In fact, in accordance with the finance contract requirements, personal warrantees were entered as a separate document. These indemnified Quest for all and any losses of Hilmax’s breach of warranty, which were in the nature of a personal guarantee. Quest sought to rely on the seemingly unequivocal NRC, which said that in entering into the contract Maxfield had not relied upon any advice of any person representing the interests of the Quest.

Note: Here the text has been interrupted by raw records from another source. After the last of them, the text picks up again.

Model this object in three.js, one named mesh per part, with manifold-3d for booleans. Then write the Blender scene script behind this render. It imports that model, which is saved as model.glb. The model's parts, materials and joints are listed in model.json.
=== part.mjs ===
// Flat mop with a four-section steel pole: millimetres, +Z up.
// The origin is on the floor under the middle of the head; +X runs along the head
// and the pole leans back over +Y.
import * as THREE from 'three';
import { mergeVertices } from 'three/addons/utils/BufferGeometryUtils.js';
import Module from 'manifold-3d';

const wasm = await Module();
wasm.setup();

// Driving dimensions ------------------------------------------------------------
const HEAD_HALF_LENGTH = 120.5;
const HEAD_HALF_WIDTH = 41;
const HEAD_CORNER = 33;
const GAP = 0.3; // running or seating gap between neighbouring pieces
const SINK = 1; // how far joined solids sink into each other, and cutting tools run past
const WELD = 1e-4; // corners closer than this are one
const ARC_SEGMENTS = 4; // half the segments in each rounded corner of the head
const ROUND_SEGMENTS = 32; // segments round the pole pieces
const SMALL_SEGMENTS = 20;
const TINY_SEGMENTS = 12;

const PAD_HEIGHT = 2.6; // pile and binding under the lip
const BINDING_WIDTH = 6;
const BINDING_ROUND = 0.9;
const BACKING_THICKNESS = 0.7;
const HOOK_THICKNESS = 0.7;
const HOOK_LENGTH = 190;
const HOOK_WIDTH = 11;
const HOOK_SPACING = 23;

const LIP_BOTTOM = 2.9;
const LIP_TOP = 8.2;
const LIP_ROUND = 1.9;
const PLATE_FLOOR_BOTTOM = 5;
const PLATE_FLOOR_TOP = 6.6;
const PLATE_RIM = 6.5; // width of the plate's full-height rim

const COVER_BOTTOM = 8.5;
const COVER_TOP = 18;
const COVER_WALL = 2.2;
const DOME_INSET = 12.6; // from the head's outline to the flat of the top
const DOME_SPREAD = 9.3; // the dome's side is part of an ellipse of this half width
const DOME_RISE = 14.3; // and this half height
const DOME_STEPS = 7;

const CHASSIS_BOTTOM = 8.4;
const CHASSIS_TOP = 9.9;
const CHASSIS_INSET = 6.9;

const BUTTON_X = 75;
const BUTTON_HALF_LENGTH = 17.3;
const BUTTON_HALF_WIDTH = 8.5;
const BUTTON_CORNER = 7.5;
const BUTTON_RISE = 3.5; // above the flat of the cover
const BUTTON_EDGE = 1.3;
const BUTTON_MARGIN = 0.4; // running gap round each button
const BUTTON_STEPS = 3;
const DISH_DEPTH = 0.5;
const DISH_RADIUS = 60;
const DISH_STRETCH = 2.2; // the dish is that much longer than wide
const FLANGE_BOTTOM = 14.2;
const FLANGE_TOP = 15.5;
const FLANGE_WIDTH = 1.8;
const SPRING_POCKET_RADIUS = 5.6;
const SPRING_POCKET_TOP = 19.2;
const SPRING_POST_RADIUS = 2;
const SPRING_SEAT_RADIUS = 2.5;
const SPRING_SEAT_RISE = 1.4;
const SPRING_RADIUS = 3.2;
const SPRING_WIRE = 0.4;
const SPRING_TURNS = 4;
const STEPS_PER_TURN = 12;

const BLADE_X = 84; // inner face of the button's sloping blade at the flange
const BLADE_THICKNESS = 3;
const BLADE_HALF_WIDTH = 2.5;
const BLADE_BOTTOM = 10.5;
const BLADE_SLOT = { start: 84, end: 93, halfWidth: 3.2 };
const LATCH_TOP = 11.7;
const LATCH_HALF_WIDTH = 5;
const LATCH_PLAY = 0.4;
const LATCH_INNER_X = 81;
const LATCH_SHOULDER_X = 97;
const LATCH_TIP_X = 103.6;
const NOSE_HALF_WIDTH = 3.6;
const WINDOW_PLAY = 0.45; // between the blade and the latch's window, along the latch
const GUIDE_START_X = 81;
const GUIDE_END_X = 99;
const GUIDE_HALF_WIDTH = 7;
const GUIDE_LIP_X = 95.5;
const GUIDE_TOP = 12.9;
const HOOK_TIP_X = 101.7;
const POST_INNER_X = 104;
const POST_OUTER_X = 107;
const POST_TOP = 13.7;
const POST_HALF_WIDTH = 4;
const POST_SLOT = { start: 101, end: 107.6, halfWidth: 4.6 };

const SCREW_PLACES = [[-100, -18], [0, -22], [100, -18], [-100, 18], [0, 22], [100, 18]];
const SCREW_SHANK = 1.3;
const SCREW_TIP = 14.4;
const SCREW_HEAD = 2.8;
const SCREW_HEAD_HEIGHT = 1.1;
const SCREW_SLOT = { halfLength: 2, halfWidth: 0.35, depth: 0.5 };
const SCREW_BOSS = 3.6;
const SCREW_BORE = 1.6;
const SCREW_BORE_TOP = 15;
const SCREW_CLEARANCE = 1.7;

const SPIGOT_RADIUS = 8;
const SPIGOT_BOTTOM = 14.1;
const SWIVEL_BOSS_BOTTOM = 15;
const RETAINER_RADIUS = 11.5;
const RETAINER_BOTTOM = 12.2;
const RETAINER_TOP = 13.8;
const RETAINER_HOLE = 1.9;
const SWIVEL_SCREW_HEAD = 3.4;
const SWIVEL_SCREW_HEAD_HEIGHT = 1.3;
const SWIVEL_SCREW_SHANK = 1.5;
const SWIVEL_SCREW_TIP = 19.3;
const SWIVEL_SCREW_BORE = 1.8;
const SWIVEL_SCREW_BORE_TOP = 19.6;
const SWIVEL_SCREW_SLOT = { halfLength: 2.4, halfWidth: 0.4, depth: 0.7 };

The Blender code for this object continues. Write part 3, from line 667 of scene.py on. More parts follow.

In determining what effect to give to the NRC the judge applied a three-stage test following Watford Electronics Ltd v Sanderson [2002]. Quest had to demonstrate that the NRC is clear and unambiguous. The firm also had to prove that the party providing an NRC, in which they claim they did not rely on any statements outside the contract, intended for the recipient to rely on the NRC.  Alternatively, it had to show that the party providing the NRC acted in a way that any reasonable person would believe the NRC to be true. Quest also had to show that the recipient in fact believed that the investors did not rely on any outside statement. 

The last element results in a high threshold, which may in practise thwart the effectiveness of the NRC in instances where misrepresentations were made that were clearly intended to be relied on in encouraging the other party to enter into a contract. It was this element of the test that Quest failed, enabling Maxfield’s claim for misrepresentaion to succeed. 

In an ordinary case, the courts will adopt a robust approach to NRC’s upholding the agreed contractual terms. However, the inclusion of an EAC and/or an NRC does not shut the door on a misrepresentation claim entirely. A misrepresentation claim will be more likely to succeed in certain instances, despite the inclusion of an EAC and NRC. Cases in point are when the misrepresentation is clear and unequivocal or when it concerns matters of importance to the parties. Another example is when the party that makes the misrepresentation is unable to demonstrate a belief that the other party’s declaration of non-reliance was true.